Transfer dana juga dilakukan pada 22 Juni 2017 (dari rekening Akhmad ke Teddy senilai Rp 25 juta sebagai dana operasional) dan 16 Agustus 2017 (dari rekening Akhmad kepada Teddy senilai Rp 100 juta dengan keterangan ‘DP Pembayaran Tanah’).
Suap diduga digelontorkan Akhmad selaku kuasa hukum PT ADI agar gugatan perkara perdata wanprestasi EJFS terhadap PT ADI ditolak dan agar PN Jakarta Selatan dapat menerima gugatan rekonvensi PT ADI. Gugatan didaftarkan di PN Jakarta Selatan pada 4 Oktober 2016. PT ADI digugat tidak menyelesaikan pekerjaan sesuai waktu, sehingga EJFS menuntut ganti rugi USD 7,6 juta dan SGD 131.000.
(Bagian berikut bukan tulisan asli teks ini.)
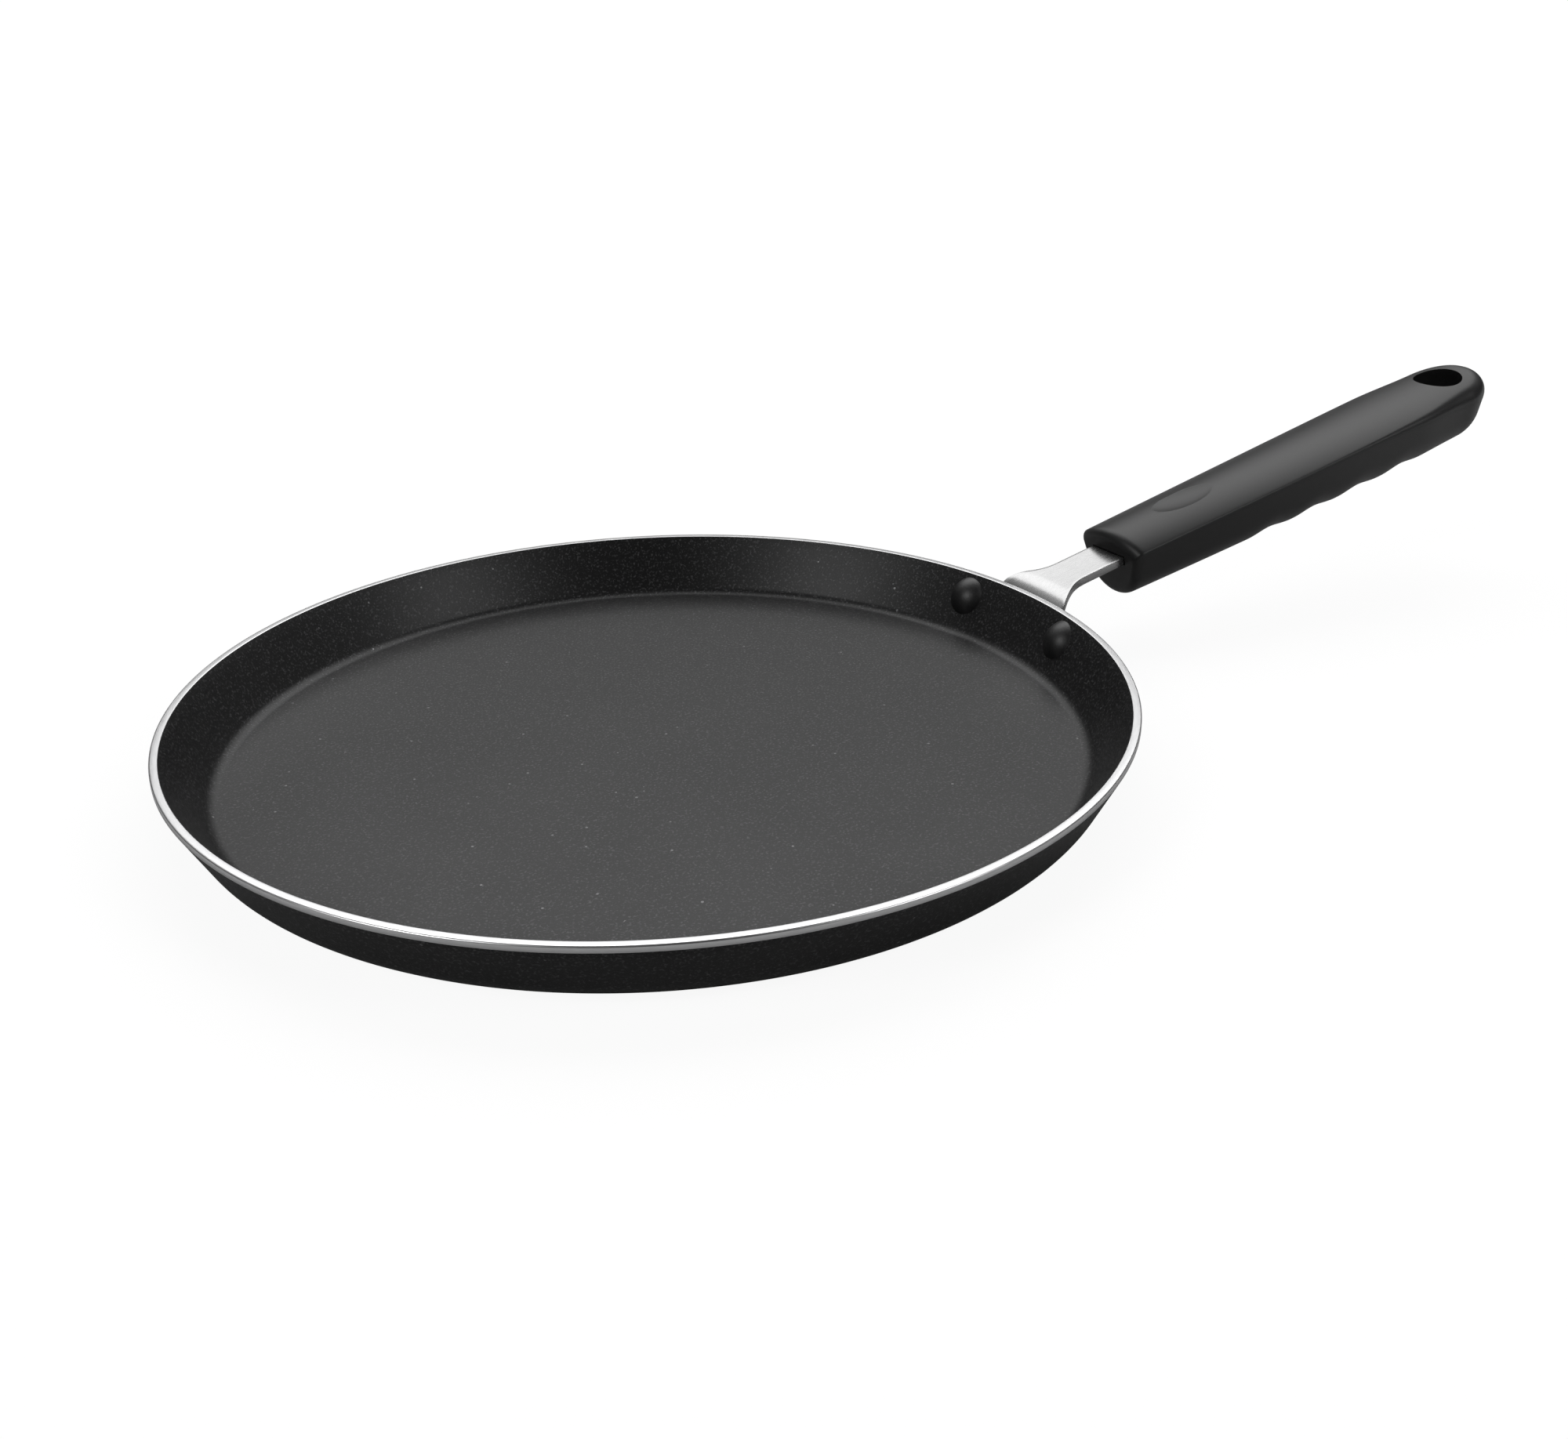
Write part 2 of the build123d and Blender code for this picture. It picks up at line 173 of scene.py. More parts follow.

Menurut KPK, Akhmad dan Tarmizi sepakat bahwa uang senilai Rp 400 juta adalah harga yang tepat untuk menolak gugatan tersebut.
Jika dugaan keterlibatannya sebagai pemberi suap terbukti, Akhmad dapat dikenakan Pasal 5 ayat (1) huruf a atau Pasal 5 ayat (1) huruf b, atau Pasal 13 Undang-Undang Nomor 31 Tahun 1999 tentang Pemberantasan Tindak Pidana Korupsi sebagaimana telah diubah dengan Undang-Undang Nomor 20 Tahun 2001 juncto Pasal 55 ayat (1) ke-1 KUHP dengan ancaman hukuman 5 tahun penjara.
Adapun Tarmizi, selaku terduga penerima suap, dapat disangkakan dengan Pasal 12 huruf a atau Pasal 12 huruf b, atau Pasal 1 Undang-Undang Nomor 31 Tahun 1999 tentang Pemberantasan Tindak Pidana Korupsi sebagaimana telah diubah dengan Undang-Undang Nomor 20 Tahun 2001 dengan ancaman hukuman 20 tahun penjara.
Pengadilan Jakarta Selatan tidak akan memberikan pendampingan hukum bagi tersangka OTT oleh KPK ini.